- Task to carry out -
Repeat the whole listing exactly.

- Given information -
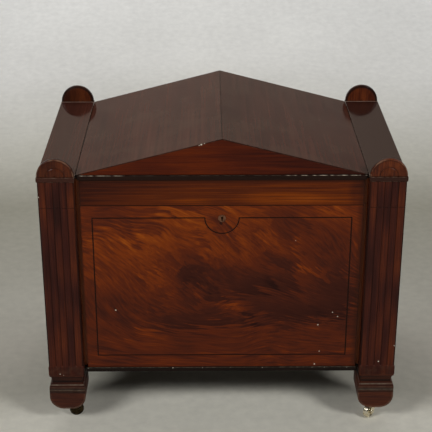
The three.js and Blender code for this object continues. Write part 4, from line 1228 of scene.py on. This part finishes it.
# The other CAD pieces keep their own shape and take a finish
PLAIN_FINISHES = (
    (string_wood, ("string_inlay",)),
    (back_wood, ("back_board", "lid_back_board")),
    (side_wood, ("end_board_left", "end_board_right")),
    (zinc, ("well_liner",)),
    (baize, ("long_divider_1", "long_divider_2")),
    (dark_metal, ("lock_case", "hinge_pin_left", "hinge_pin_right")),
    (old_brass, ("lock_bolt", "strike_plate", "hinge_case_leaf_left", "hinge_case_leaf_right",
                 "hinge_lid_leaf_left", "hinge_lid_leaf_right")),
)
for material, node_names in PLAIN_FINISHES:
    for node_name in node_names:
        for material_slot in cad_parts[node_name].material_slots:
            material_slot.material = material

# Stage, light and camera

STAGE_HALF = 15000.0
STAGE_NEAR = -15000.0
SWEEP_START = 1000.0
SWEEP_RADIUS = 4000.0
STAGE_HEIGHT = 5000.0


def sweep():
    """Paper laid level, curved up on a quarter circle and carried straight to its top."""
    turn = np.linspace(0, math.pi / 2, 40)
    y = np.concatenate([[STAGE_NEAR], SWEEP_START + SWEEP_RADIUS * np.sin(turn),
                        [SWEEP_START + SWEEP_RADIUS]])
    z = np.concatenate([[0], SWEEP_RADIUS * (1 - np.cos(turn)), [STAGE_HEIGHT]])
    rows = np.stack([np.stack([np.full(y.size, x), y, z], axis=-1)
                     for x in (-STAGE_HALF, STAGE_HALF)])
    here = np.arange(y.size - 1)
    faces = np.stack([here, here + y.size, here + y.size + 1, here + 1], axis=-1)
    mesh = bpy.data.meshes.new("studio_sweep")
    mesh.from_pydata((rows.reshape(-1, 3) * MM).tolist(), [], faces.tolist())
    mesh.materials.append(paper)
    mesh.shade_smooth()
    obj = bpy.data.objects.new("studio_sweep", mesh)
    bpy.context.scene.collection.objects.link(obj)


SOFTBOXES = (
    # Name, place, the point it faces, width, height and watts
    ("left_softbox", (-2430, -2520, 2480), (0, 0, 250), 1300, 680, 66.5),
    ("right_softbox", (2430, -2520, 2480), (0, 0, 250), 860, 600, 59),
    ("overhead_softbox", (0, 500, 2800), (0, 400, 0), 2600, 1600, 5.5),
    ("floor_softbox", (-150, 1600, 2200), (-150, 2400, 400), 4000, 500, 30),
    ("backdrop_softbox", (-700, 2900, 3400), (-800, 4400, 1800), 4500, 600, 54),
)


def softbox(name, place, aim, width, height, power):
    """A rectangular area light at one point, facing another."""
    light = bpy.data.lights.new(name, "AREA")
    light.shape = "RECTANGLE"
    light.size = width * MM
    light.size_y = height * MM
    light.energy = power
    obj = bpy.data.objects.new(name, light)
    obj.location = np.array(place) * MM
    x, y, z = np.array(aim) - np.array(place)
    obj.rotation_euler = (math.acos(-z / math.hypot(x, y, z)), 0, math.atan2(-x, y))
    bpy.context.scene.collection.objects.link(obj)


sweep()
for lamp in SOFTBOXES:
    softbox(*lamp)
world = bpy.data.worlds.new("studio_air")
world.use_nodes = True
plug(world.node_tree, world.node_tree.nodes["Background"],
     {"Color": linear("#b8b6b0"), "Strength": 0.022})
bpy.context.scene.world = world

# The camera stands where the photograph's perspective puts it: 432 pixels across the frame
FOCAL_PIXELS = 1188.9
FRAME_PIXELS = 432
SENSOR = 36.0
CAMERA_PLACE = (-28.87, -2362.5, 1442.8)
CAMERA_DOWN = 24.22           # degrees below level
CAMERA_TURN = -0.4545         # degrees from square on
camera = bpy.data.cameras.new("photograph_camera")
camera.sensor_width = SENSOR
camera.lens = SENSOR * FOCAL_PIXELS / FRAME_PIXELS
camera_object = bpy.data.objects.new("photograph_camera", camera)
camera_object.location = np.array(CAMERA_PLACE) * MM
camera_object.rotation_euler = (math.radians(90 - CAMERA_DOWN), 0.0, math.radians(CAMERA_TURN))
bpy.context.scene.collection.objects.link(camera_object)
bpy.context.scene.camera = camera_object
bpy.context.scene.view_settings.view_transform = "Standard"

- Output below -
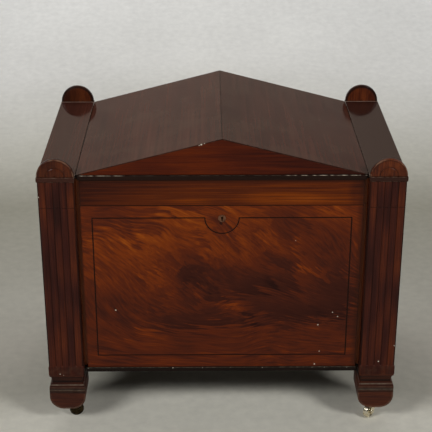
The three.js and Blender code for this object continues. Write part 4, from line 1228 of scene.py on. This part finishes it.
# The other CAD pieces keep their own shape and take a finish
PLAIN_FINISHES = (
    (string_wood, ("string_inlay",)),
    (back_wood, ("back_board", "lid_back_board")),
    (side_wood, ("end_board_left", "end_board_right")),
    (zinc, ("well_liner",)),
    (baize, ("long_divider_1", "long_divider_2")),
    (dark_metal, ("lock_case", "hinge_pin_left", "hinge_pin_right")),
    (old_brass, ("lock_bolt", "strike_plate", "hinge_case_leaf_left", "hinge_case_leaf_right",
                 "hinge_lid_leaf_left", "hinge_lid_leaf_right")),
)
for material, node_names in PLAIN_FINISHES:
    for node_name in node_names:
        for material_slot in cad_parts[node_name].material_slots:
            material_slot.material = material

# Stage, light and camera

STAGE_HALF = 15000.0
STAGE_NEAR = -15000.0
SWEEP_START = 1000.0
SWEEP_RADIUS = 4000.0
STAGE_HEIGHT = 5000.0


def sweep():
    """Paper laid level, curved up on a quarter circle and carried straight to its top."""
    turn = np.linspace(0, math.pi / 2, 40)
    y = np.concatenate([[STAGE_NEAR], SWEEP_START + SWEEP_RADIUS * np.sin(turn),
                        [SWEEP_START + SWEEP_RADIUS]])
    z = np.concatenate([[0], SWEEP_RADIUS * (1 - np.cos(turn)), [STAGE_HEIGHT]])
    rows = np.stack([np.stack([np.full(y.size, x), y, z], axis=-1)
                     for x in (-STAGE_HALF, STAGE_HALF)])
    here = np.arange(y.size - 1)
    faces = np.stack([here, here + y.size, here + y.size + 1, here + 1], axis=-1)
    mesh = bpy.data.meshes.new("studio_sweep")
    mesh.from_pydata((rows.reshape(-1, 3) * MM).tolist(), [], faces.tolist())
    mesh.materials.append(paper)
    mesh.shade_smooth()
    obj = bpy.data.objects.new("studio_sweep", mesh)
    bpy.context.scene.collection.objects.link(obj)


SOFTBOXES = (
    # Name, place, the point it faces, width, height and watts
    ("left_softbox", (-2430, -2520, 2480), (0, 0, 250), 1300, 680, 66.5),
    ("right_softbox", (2430, -2520, 2480), (0, 0, 250), 860, 600, 59),
    ("overhead_softbox", (0, 500, 2800), (0, 400, 0), 2600, 1600, 5.5),
    ("floor_softbox", (-150, 1600, 2200), (-150, 2400, 400), 4000, 500, 30),
    ("backdrop_softbox", (-700, 2900, 3400), (-800, 4400, 1800), 4500, 600, 54),
)


def softbox(name, place, aim, width, height, power):
    """A rectangular area light at one point, facing another."""
    light = bpy.data.lights.new(name, "AREA")
    light.shape = "RECTANGLE"
    light.size = width * MM
    light.size_y = height * MM
    light.energy = power
    obj = bpy.data.objects.new(name, light)
    obj.location = np.array(place) * MM
    x, y, z = np.array(aim) - np.array(place)
    obj.rotation_euler = (math.acos(-z / math.hypot(x, y, z)), 0, math.atan2(-x, y))
    bpy.context.scene.collection.objects.link(obj)


sweep()
for lamp in SOFTBOXES:
    softbox(*lamp)
world = bpy.data.worlds.new("studio_air")
world.use_nodes = True
plug(world.node_tree, world.node_tree.nodes["Background"],
     {"Color": linear("#b8b6b0"), "Strength": 0.022})
bpy.context.scene.world = world

# The camera stands where the photograph's perspective puts it: 432 pixels across the frame
FOCAL_PIXELS = 1188.9
FRAME_PIXELS = 432
SENSOR = 36.0
CAMERA_PLACE = (-28.87, -2362.5, 1442.8)
CAMERA_DOWN = 24.22           # degrees below level
CAMERA_TURN = -0.4545         # degrees from square on
camera = bpy.data.cameras.new("photograph_camera")
camera.sensor_width = SENSOR
camera.lens = SENSOR * FOCAL_PIXELS / FRAME_PIXELS
camera_object = bpy.data.objects.new("photograph_camera", camera)
camera_object.location = np.array(CAMERA_PLACE) * MM
camera_object.rotation_euler = (math.radians(90 - CAMERA_DOWN), 0.0, math.radians(CAMERA_TURN))
bpy.context.scene.collection.objects.link(camera_object)
bpy.context.scene.camera = camera_object
bpy.context.scene.view_settings.view_transform = "Standard"